Motive 1 has declined in relative (not absolute) importance as the proportion of youth attending college has grown. (See Charles Murray.)

Motive 2 is very important but easy to exaggerate.

Motive 3 is even more important than 2. A 4-year degree has become the While Collar Union Card: you can't get a "good" job without it, regardless of how much you know or how good you are, and regardless of how effectively you otherwise signal.

(Note that 3 is clearly distinct from 2. Membership in the Guild--to switch analogies--is certainly a signal, but the Guild initiation fee is an entry price, for the profit of the Guild masters, and not a signal. I'm surprised Arnold doesn't emphasize this, given his general concern regarding credentialing.)

Motive 4 is also very important. As a 4-year degree has become the prerequisite for a middle class career, it has also become the marker for middle class social status.

Motives 5 and 6 are less important, but not to be overlooked.

All of these sources of demand tend to grow, along with technology growth, income growth, and the usual downward diffusion of social status markers. (Soon, as in Alice's caucus race, all must have prizes, all Wobegonean children must be above average, and, in democratic America, all must be at least middle class and so go to to college.)

So, since I've added 4 sources of demand growth to your 2, I'll bet on the high side.

Care to take that bet?

blink writes:

Bryan, what is your point-estimate for the percent enrolled statistic 10 years hence? I'm curious, for example, whether you think it is likely to go up or just not go down very much.

Noah Yetter writes:

Easy money for Bryan, no way I would take that bet. Robin has the right idea piling on Bryan's side.

Bryan Willman writes:

I agree (somewhat sadly) with Mark Little - and would join the "it will go up" side of the pool.

Bman writes:

This bet should probably reflect that the numbers in Table 212 are likely imprecise estimates subject to some level of year-to-year variation ("Data are based on sample surveys of the civilian noninstitutional population...Standard errors appear in parentheses."). To get a crude sense of this, we can consider two plots: rate by year and change in rate by year.

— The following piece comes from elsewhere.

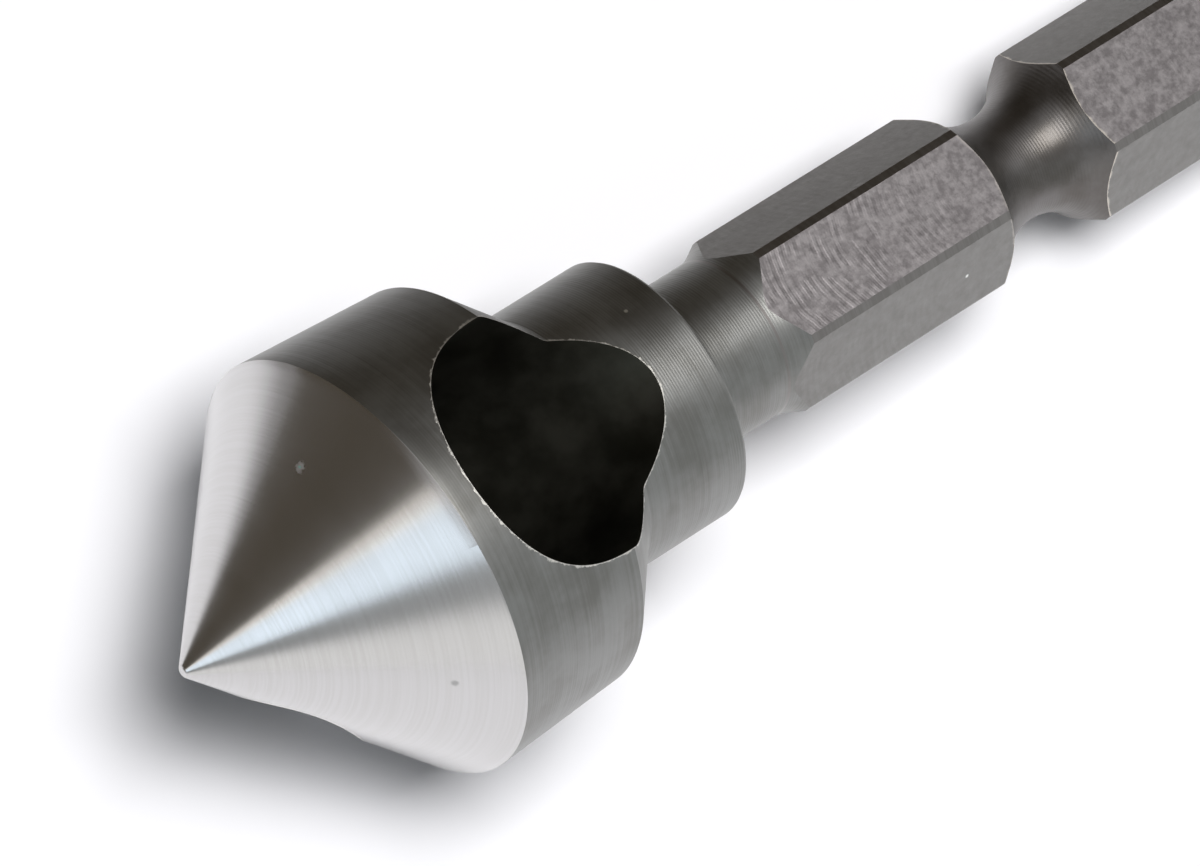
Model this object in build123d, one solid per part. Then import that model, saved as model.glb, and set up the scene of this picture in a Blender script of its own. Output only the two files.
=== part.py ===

The former plot suggests David may be taking a bum deal by accepting the 2009 number of 29.6% as the starting point. One can clearly see an aberrant drop for 2006-2008 and a sharp increase in 2009. If one smoothes the data (not unreasonable if there are i.i.d. measurement errors which is plausible for independent annual samples), then the smoothed value for 2009 will be quite a bit smaller than 29.6% (something more like 28.9%) and that this could be a more reasonable estimate for 2009 / starting point for the bet.

The latter plot shows that yearly differences of about 0.35% are typical. Note, this is roughly in line with the reported standard errors of about 0.40%. The difference of two independent random variables with standard deviations of this magnitude has a standard deviation of about 0.50-0.57%. Thus, there should be a range around the agreed cutoff value where no money changes hands.

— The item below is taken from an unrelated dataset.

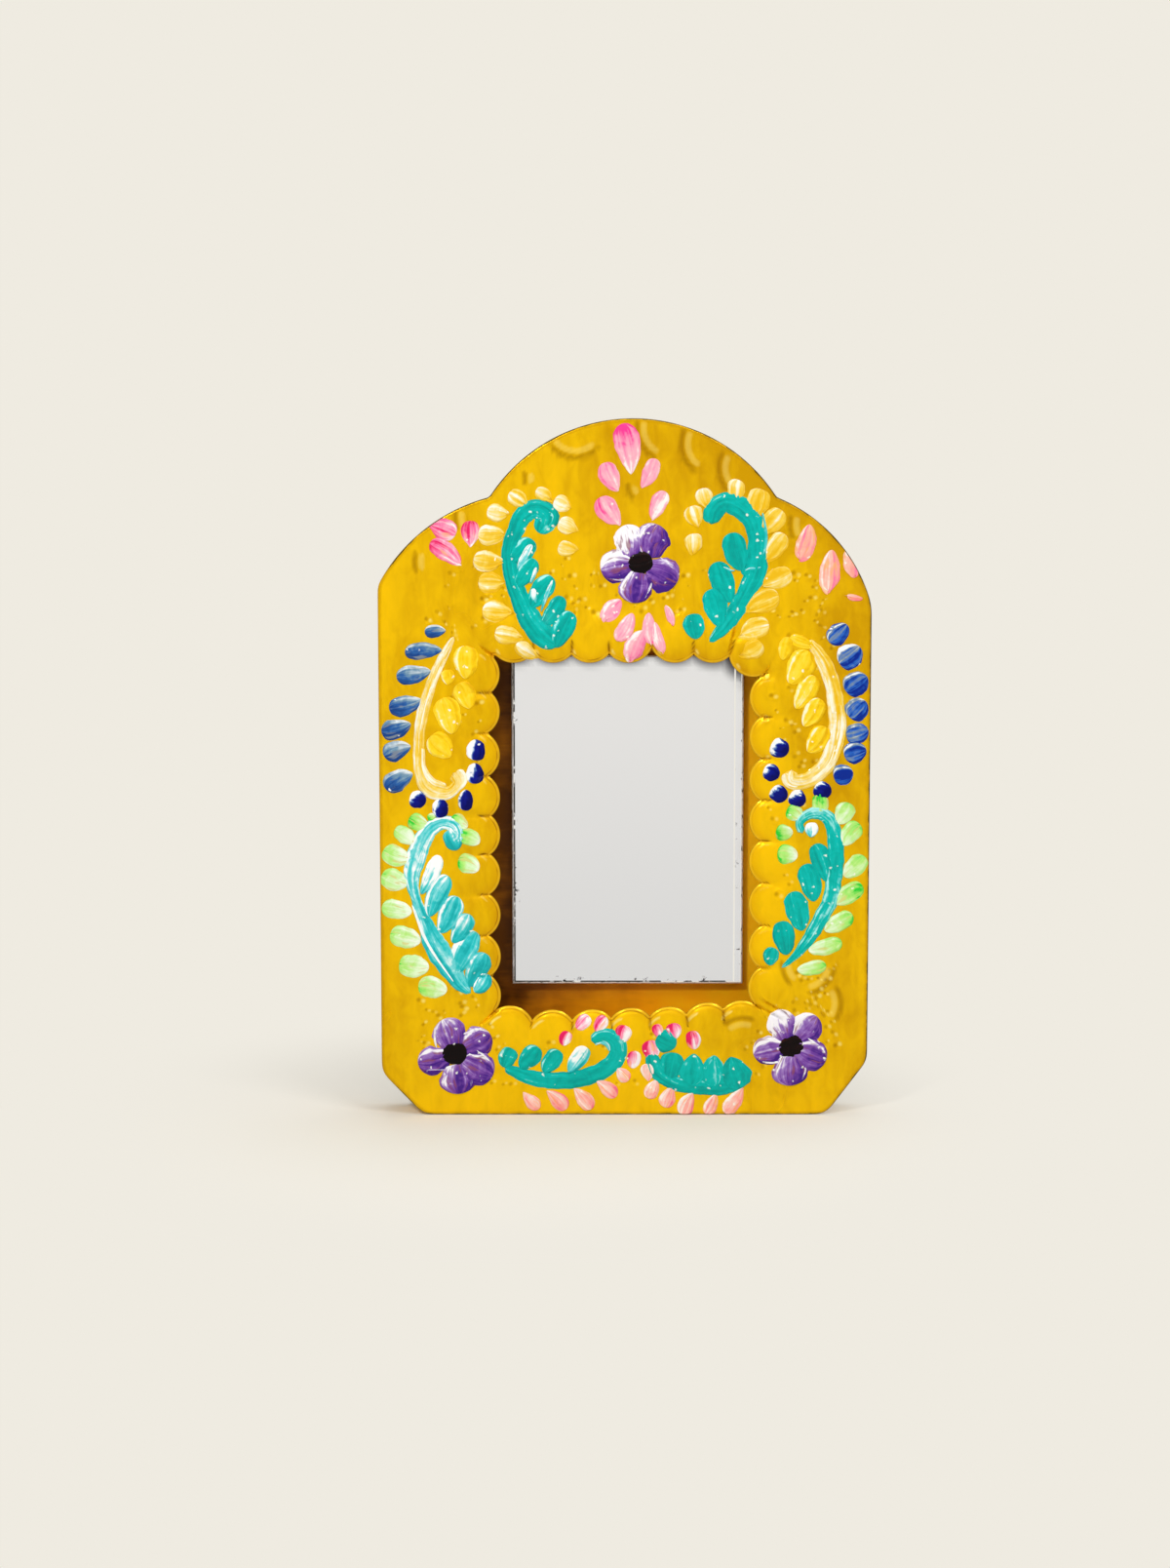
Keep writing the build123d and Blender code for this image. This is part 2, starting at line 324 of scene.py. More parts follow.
class Nodes:
    """Writes the nodes of a material, or of the world, in short lines."""

    def __init__(self, name, owner=None):
        self.material = owner or bpy.data.materials.new(name)
        self.material.use_nodes = True
        self.tree = self.material.node_tree
        self.shader = self.tree.nodes.get("Principled BSDF")

    def add(self, kind, inputs=(), **settings):
        """A node with its settings, and its inputs by name or number."""
        node = self.tree.nodes.new(kind)
        for name, value in settings.items():
            setattr(node, name, value)
        for key, value in dict(inputs).items():
            self.link(node.inputs[key], value)
        return node

    def link(self, socket, value):
        """Joins an output to a socket, or sets the socket's value."""
        if isinstance(value, bpy.types.NodeSocket):
            self.tree.links.new(value, socket)
        else:
            socket.default_value = value

    def set(self, **inputs):
        """Sets the shader's own sockets, whose names are given with underscores."""
        for name, value in inputs.items():
            self.link(self.shader.inputs[name.replace("_", " ")], value)

    def place(self, scale=(1, 1, 1), offset=(0, 0, 0)):
        """Object coordinates, scaled."""
        coordinates = self.add("ShaderNodeTexCoord").outputs["Object"]
        return self.add(
            "ShaderNodeMapping", {"Vector": coordinates, "Scale": scale, "Location": offset}
        ).outputs[0]

    def noise(self, vector, scale, detail=3.0, roughness=0.5, distortion=0.0):
        """Noise from 0 to 1."""
        return self.add("ShaderNodeTexNoise", {
            "Vector": vector, "Scale": scale, "Detail": detail, "Roughness": roughness,
            "Distortion": distortion,
        }).outputs[0]

    def range(self, value, low, high, to_low=0.0, to_high=1.0):
        """A value taken from one range to another and held there."""
        ends = {0: value, 1: low, 2: high, 3: to_low, 4: to_high}
        return self.add("ShaderNodeMapRange", ends).outputs[0]

    def math(self, operation, *values):
        """One operation taken along two values or more."""
        total = values[0]
        for value in values[1:]:
            total = self.add("ShaderNodeMath", {0: total, 1: value}, operation=operation).outputs[0]
        return total

    def axes(self):
        """The object coordinates apart, as x, y and z."""
        return self.add("ShaderNodeSeparateXYZ", {0: self.place()}).outputs

    def mix(self, share, a, b):
        """Two colours mixed, each a socket, a colour or a hex number."""
        node = self.add("ShaderNodeMix", data_type="RGBA")
        for number, value in ((0, share), (6, tint(a)), (7, tint(b))):
            self.link(node.inputs[number], value)
        return node.outputs[2]

    def ramp(self, value, *stops):
        """A colour ramp through (place, colour) stops."""
        node = self.add("ShaderNodeValToRGB", {0: value})
        elements = node.color_ramp.elements
        while len(elements) < len(stops):
            elements.new(0.5)
        for element, (place, tone) in zip(elements, stops):
            element.position = place
            element.color = tint(tone)
        return node.outputs[0]

    def attribute(self, name):
        """A number kept on the vertices."""
        return self.add("ShaderNodeAttribute", attribute_name=name).outputs["Fac"]

    def bump(self, height, strength, distance):
        """A bump for the shader."""
        normal = self.add(
            "ShaderNodeBump", {"Height": height, "Strength": strength, "Distance": distance}
        ).outputs[0]
        self.set(Normal=normal)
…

Given that we are considering a bet over a drop of ~3.0% and that rate under consideration has considerably slowed in growth since the mid/late-1990s, both of these effects are non-trivial and, unless they are accounted for, they could result in money changing hands even if the "true" drop is less than ~3.0%. It would be most exciting for the readership if the random component of this bet (which is present to some extent in almost any bet) could be minimized as much as possible!

See you in ten years...

rapscallion writes:

No need to rely on this particular data set. Annual CPS college enrollment data is well defined, stable, and nearly certain to still be around in 10 years.

rapscallion writes:

Actually, this table is based on CPS data anyway.

David R. Henderson writes:

Thanks. I wish I had talked to you before I accepted the bet. But a deal’s a deal.

Ari T writes:

Hundred bucks is pocket money at that income bracket. That's more like status signaling rationality than being rational.

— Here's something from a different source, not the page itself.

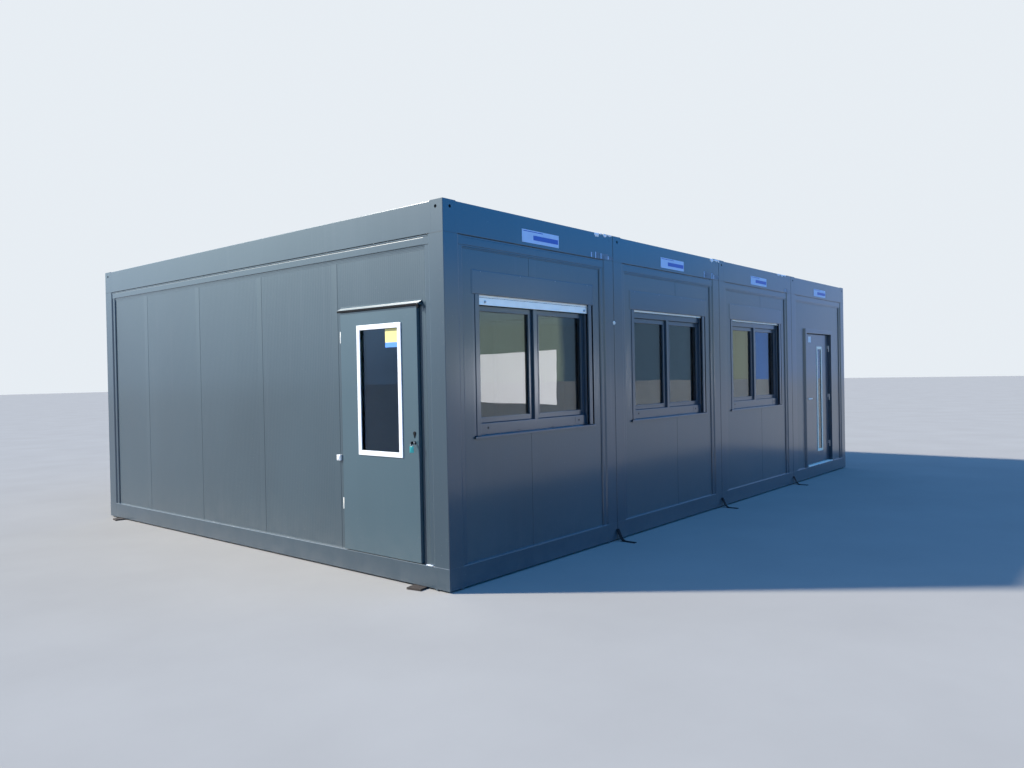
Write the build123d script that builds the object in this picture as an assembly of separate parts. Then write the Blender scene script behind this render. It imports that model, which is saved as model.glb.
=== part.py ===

But I guess its better than nothing. :-)

Maximum Liberty writes:

It seems like there is a possible outcome that is both consistent with Professor Caplan's theory and with him losing the bet. In the highly unlikely event that Congress seriously rolled back the availability to student loans, we woudl see exactly the kind of outcome that he predicted: people who would have been students will find some cheaper way of sending the same signal that a four-year degree does now. I'm guessing the Professor is OK with losing the bet if that were to occur.


Nathan Smith writes:

I think the fact that both of the bettors are professors might affect the informational value of the bet. David might just be hedging.

Troy Camplin writes:

What does an education bubble look like? It looks like 1968. Or Occupy Wall Street. Or Egypt:

But if 1968 is what an education bubble bursting looks like, and higher education expanded more and more and more between 1968 and now, and government continues to support higher education, including providing cheap money through low-interest student loans, then I would bet that the number of students in higher education, broadly understood, increases.